If there is no good reason for them to do so, then we have something of a messaging failure.
Or perhaps a messaging success? I've gotten an impression that users being steered away from unstable features because they're tied to a scary-sounding release channel is... not necessarily seen as a bad thing by the community, given the strong desire to encourage users to use stable.
But that does come at the cost of testing prior to stabilization.
It's been a while since I opened this now, and it seems like there is a very rough consensus that something like this might be a good idea. Would a good next step be to write an RFC (@josh) to structure the proposal a bit more? Are there specific concerns that the people in this thread would like to see addressed as part of the RFC that haven't been articulated clearly so far?
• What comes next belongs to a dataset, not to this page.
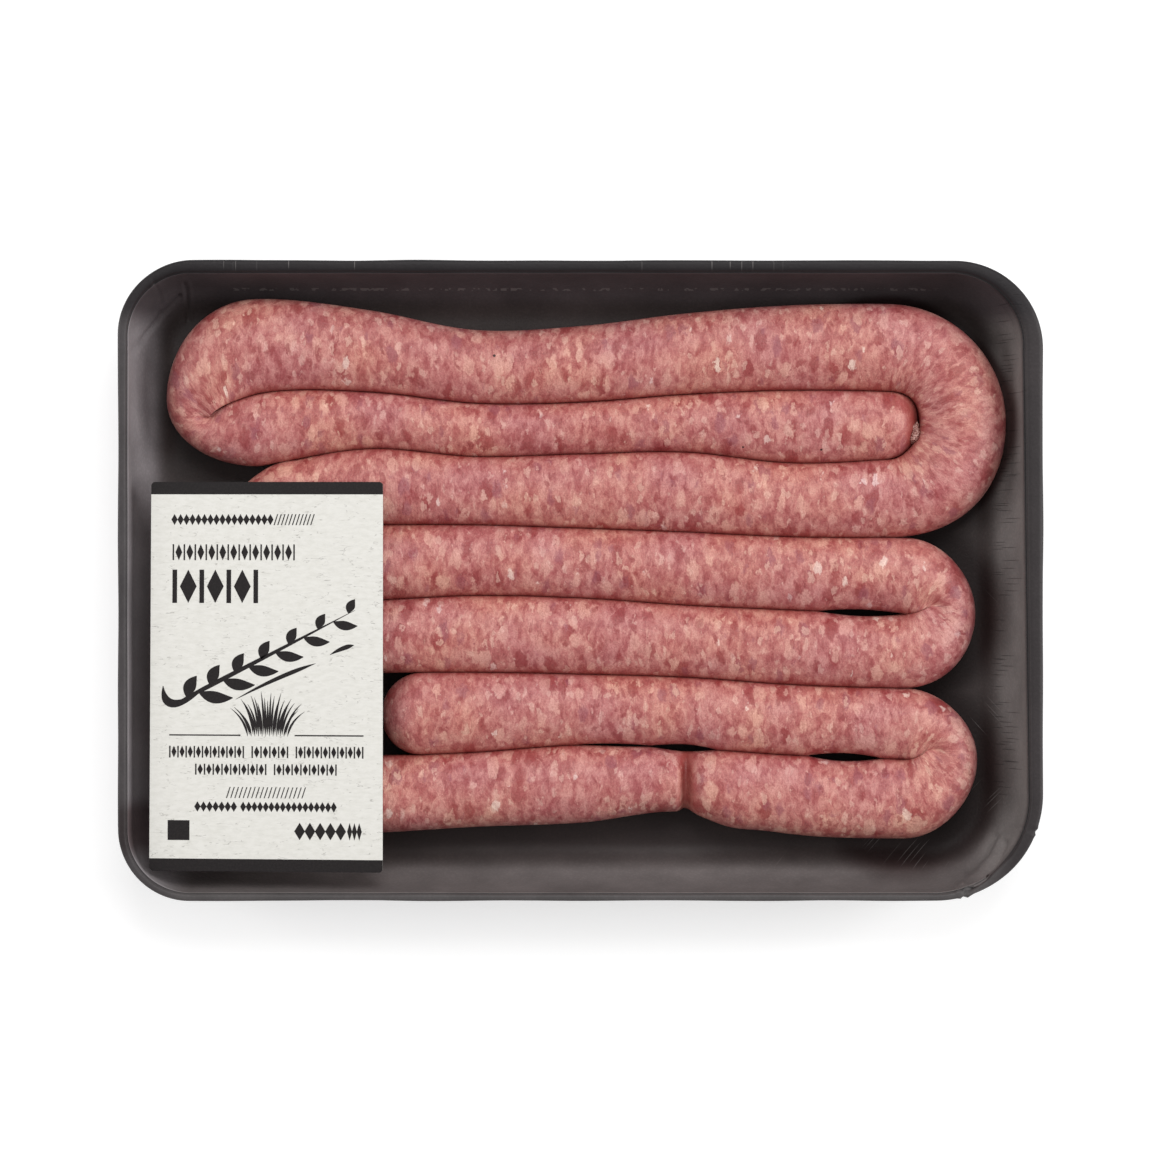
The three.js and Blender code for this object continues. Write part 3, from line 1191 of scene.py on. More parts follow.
@dataclass(frozen=True)
class FoamFinish:
    """Charcoal expanded foam with a pressed, satin skin, with painted light and shade on its walls and
    rims.

    A zone is a pair of places between which something comes in. A bend is the middle of one of the
    sausage's right turns, how far round it the painted shadow is full, and where it has faded out.
    """

    floor: Colour = from_srgb(67, 59, 58)
    # Painted light and shade: each side's wall and rim colour is paler or darker by the way it faces the
    # lights.
    wall_front_shading: Colour = from_srgb(116, 109, 108)
    wall_left_shading: Colour = from_srgb(140, 134, 136)
    wall_right_shading: Colour = from_srgb(134, 128, 126)
    wall_back_shading: Colour = from_srgb(84, 77, 79)
    rim_front_shading: Colour = from_srgb(81, 77, 77)
    rim_left_shading: Colour = from_srgb(70, 66, 67)
    rim_right_shading: Colour = from_srgb(52, 47, 48)
    rim_back_shading: Colour = from_srgb(35, 31, 33)
    mark: Colour = from_srgb(158, 152, 150)
    # Painted shade for the groove inside the rim and for the buckled creases.
    groove_shade: Colour = from_srgb(30, 27, 28)
    # The tint by which the painted shadow darkens the foam.
    shadow_tint: Colour = (0.36, 0.25, 0.25)
    clouding: Stops = ((0.3, (0.78, 0.78, 0.78)), (0.7, (1.17, 1.17, 1.17)))
    beading: Stops = ((0.1, (1.08, 1.08, 1.08)), (0.6, (0.9, 0.9, 0.9)))
    bends: tuple[tuple[float, float, float, float], ...] = (
        (87.3, 44.7, 35.5, 38),
        (92.4, -9.5, 24.5, 31.5),
        (92, -55, 25, 33),
    )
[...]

First of all, please note that while I've been giving lots of feedback here, I'm not on the team that would make this decision. With my lang hat on, I'd like to see ways to get more testing of specific features; I don't know if this is the best way to do so, but it seems like a reasonable proposal to me. However, I think this would need to be, at a minimum, a decision made by release and possibly compiler and infra. Part of the issue here would be "whose decision is this".
Before writing an RFC, I would suggest reaching out to people on the release team, compiler team, and infra team, to discuss what team or teams would need to review and approve a decision like this. Once you have a clear story about who would review and approve such an RFC, then it may make sense to sketch an initial draft RFC that spells out the proposal, benefits, drawbacks, alternatives, and similar.
While it's true that I could totally have an internal "fork" of the compiler with that particular patch applied, I think that's something that should be avoided if possible. It both makes "internal" Rust different from "external" Rust, increases the chance of divergence over time (the patch has to be maintained), and runs the risk of developers adding more patches as time goes on since the mechanism is already in place. I'd much prefer to have a standard way to do this that others in similar positions can also take advantage of.